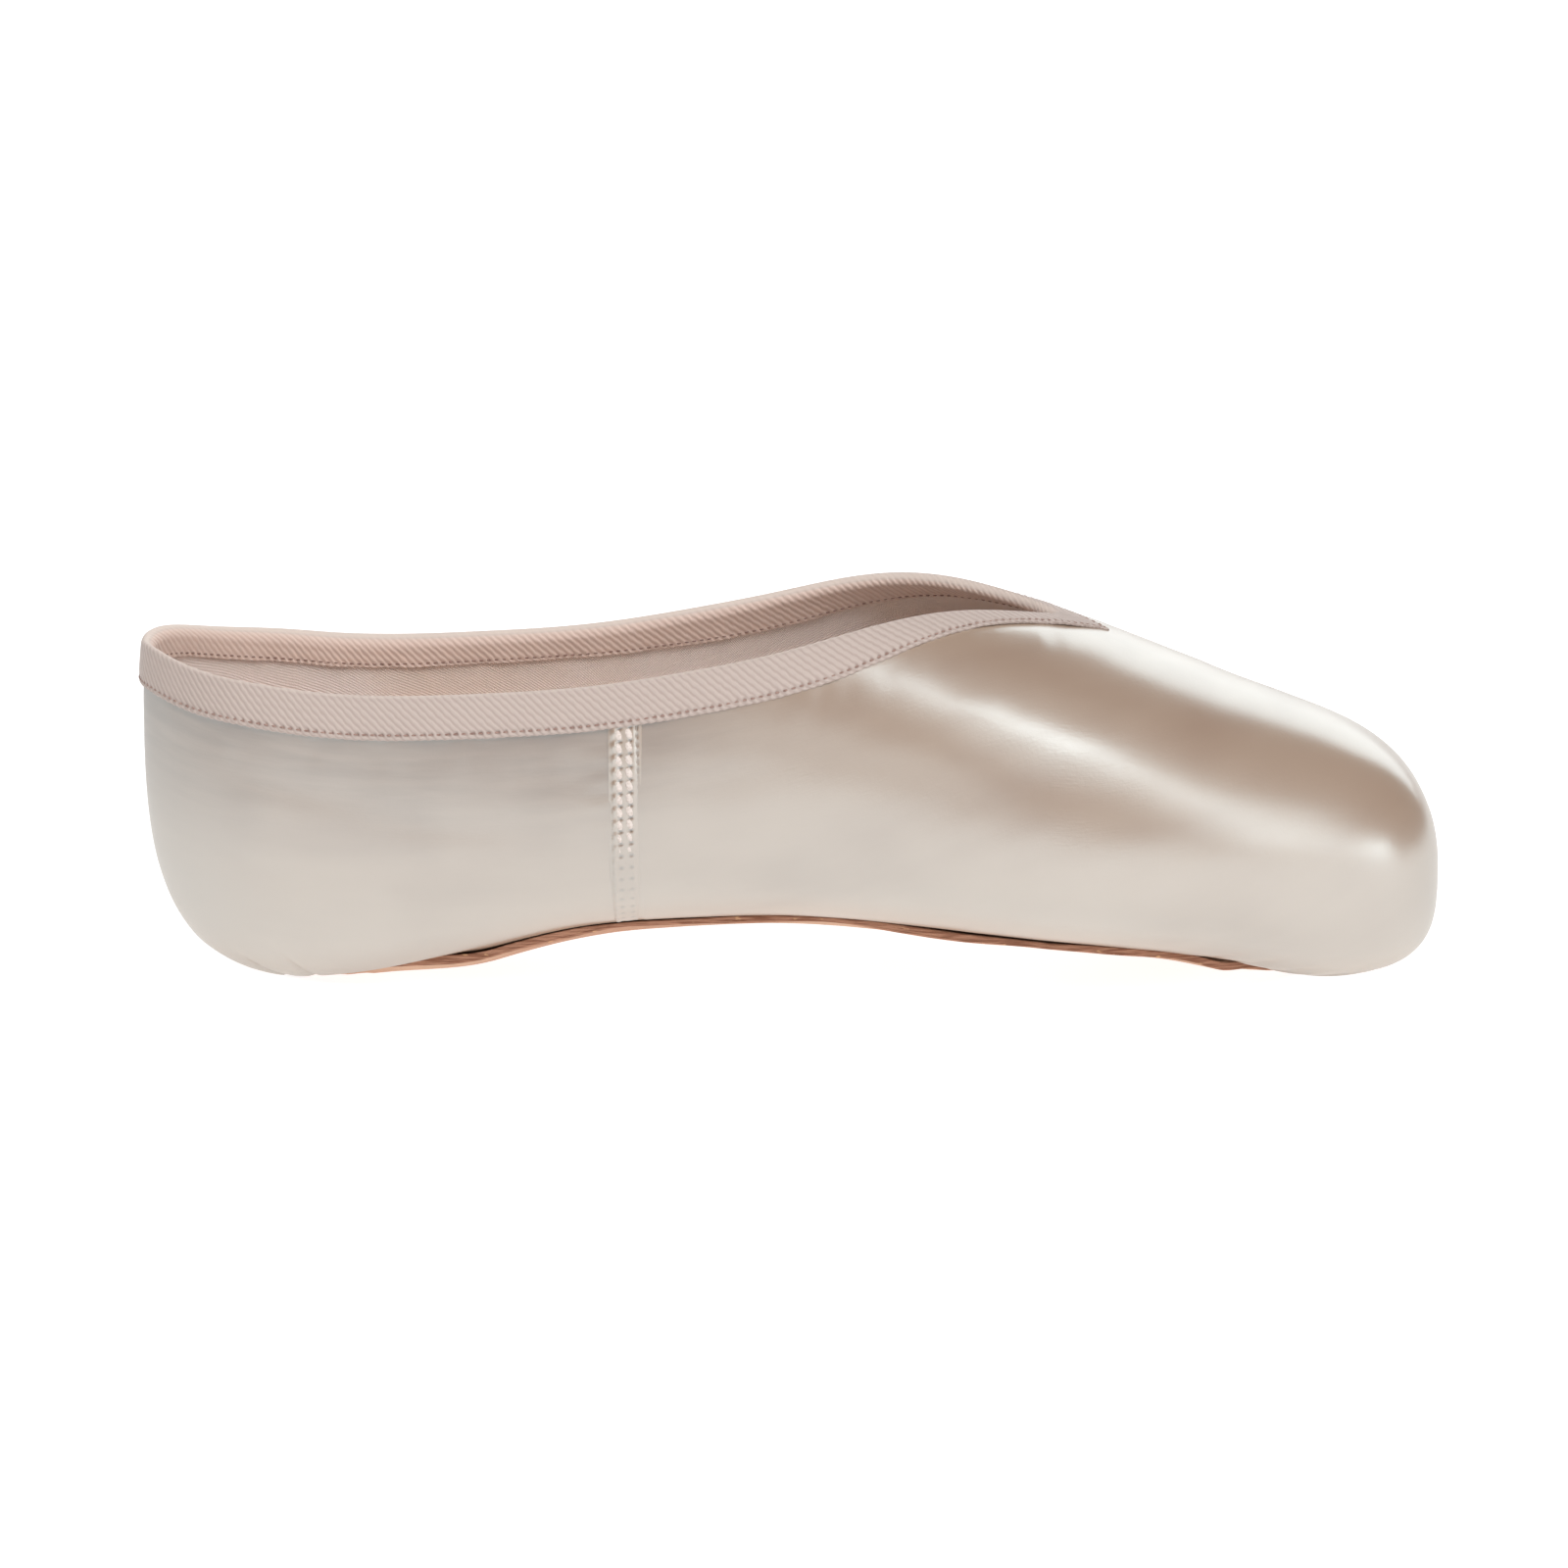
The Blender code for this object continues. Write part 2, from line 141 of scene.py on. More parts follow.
# The last: the form that the upper was pulled over, as in the CAD

last = {
    "length": 0.240,
    "ballWidth": 0.076,
    "heelHeight": 0.061,
    "instepHeight": 0.069,
    "archHeight": 0.0106,
    "crownPower": 2.2,
    "heelSpan": 0.130,  # share of the length
    "heelPower": 2.5,
    "toeSpan": 0.200,  # share of the length
    "toePower": 7.0,
    "leanShare": 0.05,
    "leanFrom": 0.50,
    "leanFade": (0.275, 0.55),
    "collarRise": (0.20, 0.60),
    "recess": (0.180, 0.275, 0.828, 0.882),
    "heelPost": 0.183,  # shares of the length
    "toePost": 0.688,
    "postHeight": 0.43,  # share of the instep height
    "columns": ("along", "halfWidth", "bottom", "middle", "crown", "flatness", "squareness"),
    "sections": (
        (0.000, 0.262, -0.10, 0.720, 1.360, 3.4, 2.3),
        (0.083, 0.320, -0.10, 0.700, 1.340, 3.7, 2.3),
        (0.167, 0.354, -0.10, 0.660, 1.310, 4.0, 2.3),
        (0.250, 0.373, 0.27, 0.600, 1.280, 3.8, 2.3),
        (0.333, 0.386, 0.79, 0.560, 1.250, 3.4, 2.3),
        (0.417, 0.406, 1.02, 0.530, 1.210, 3.2, 2.3),
        (0.500, 0.434, 1.09, 0.500, 1.160, 3.0, 2.3),
        (0.583, 0.474, 0.98, 0.460, 1.085, 3.0, 2.3),
        (0.667, 0.500, 0.78, 0.410, 0.995, 3.0, 2.3),
        (0.750, 0.482, 0.56, 0.370, 0.902, 3.0, 2.3),
        (0.833, 0.428, 0.28, 0.330, 0.783, 3.1, 2.4),
        (0.896, 0.370, -0.07, 0.300, 0.700, 3.2, 2.6),
        (0.958, 0.312, -0.10, 0.285, 0.620, 3.2, 2.8),
        (1.000, 0.278, -0.10, 0.280, 0.560, 3.2, 2.9),
    ),
    # Shares of the length, ball width and collar height
    "collar": (
        (0.0080, 0.000, 1.000), (0.0200, 0.120, 0.996), (0.0600, 0.223, 0.945), (0.1230, 0.290, 0.903),
        (0.1980, 0.328, 0.906), (0.2750, 0.340, 0.911), (0.3500, 0.340, 0.900), (0.4290, 0.322, 0.882),
        (0.5080, 0.284, 0.868), (0.5790, 0.220, 0.880), (0.6460, 0.136, 0.912), (0.6880, 0.069, 0.938),
        (0.7080, 0.000, 0.945),
    ),
    # Shares of the length and ball width
    "soleEdge": (
        (0.100, 0.000), (0.108, 0.090), (0.137, 0.148), (0.172, 0.186), (0.215, 0.214), (0.270, 0.228),
        (0.375, 0.222), (0.460, 0.230), (0.545, 0.265), (0.620, 0.305), (0.690, 0.322), (0.750, 0.306),
        (0.810, 0.262), (0.858, 0.214), (0.880, 0.165), (0.891, 0.095), (0.894, 0.000),
    ),
}
cloth = {
    "collarWall": 0.0010,
    "quarterWall": 0.0016,
    "boxWall": 0.0028,
    "boxShares": (0.70, 0.82),
    "gap": 0.0003,
    "soleThickness": 0.0020,
    "soleSideGap": 0.0004,
    "soleLap": 0.0060,
    "recessRoll": 0.0012,
    "tapeOuter": 0.0073,
    "tapeInner": 0.0056,
    "seamAlong": 0.0901,
    "seamWidth": 0.0052,
}
length, ballWidth = last["length"], last["ballWidth"]
postHeight = last["postHeight"] * last["instepHeight"]
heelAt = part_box("outsole")[0][0] - last["soleEdge"][0][0] * length  # X of the back of the heel


def naturalSpline(knots, values):
    knots, values = np.asarray(knots, float), np.asarray(values, float)
    gaps = np.diff(knots)
    count = len(knots)
    matrix, right = np.eye(count), np.zeros(count)
    for i in range(1, count - 1):
        matrix[i, i - 1 : i + 2] = gaps[i - 1], 2 * (gaps[i - 1] + gaps[i]), gaps[i]
        slopes = (values[i + 1] - values[i]) / gaps[i], (values[i] - values[i - 1]) / gaps[i - 1]
        right[i] = 6 * (slopes[0] - slopes[1])
    bends = np.linalg.solve(matrix, right)

    def curve(at):
        at = np.clip(at, knots[0], knots[-1])
        i = np.clip(np.searchsorted(knots, at) - 1, 0, count - 2)
        gap, before, after = gaps[i], at - knots[i], knots[i + 1] - at
        cubic = (bends[i] * after**3 + bends[i + 1] * before**3) / (6 * gap)
        low = (values[i] / gap - bends[i] * gap / 6) * after
        high = (values[i + 1] / gap - bends[i + 1] * gap / 6) * before
        return cubic + low + high

    return curve


def ofLength(shares):
    return [share * length for share in shares]


def smoothStep(value, start, end):
    share = np.clip((value - start) / (end - start), 0, 1)
    return share * share * (3 - 2 * share)


# A soft bump, 1 high, that fades over a reach to both sides
def swell(away, reach):
    return np.exp(-((away / reach) ** 2))


sectionRows = np.array(last["sections"])
sectionScale = (ballWidth, last["archHeight"], last["instepHeight"], last["instepHeight"], 1, 1)
sectionCurves = {
    name: naturalSpline(sectionRows[:, 0] * length, sectionRows[:, i + 1] * sectionScale[i])
    for i, name in enumerate(last["columns"][1:])
}


def sectionAt(along, *columns):
    return [sectionCurves[column](along) for column in columns]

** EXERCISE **
Every line of the listing that holds "soleEdge" should be found and copied.

** EXERCISE SOLUTION **
    "soleEdge": (
heelAt = part_box("outsole")[0][0] - last["soleEdge"][0][0] * length  # X of the back of the heel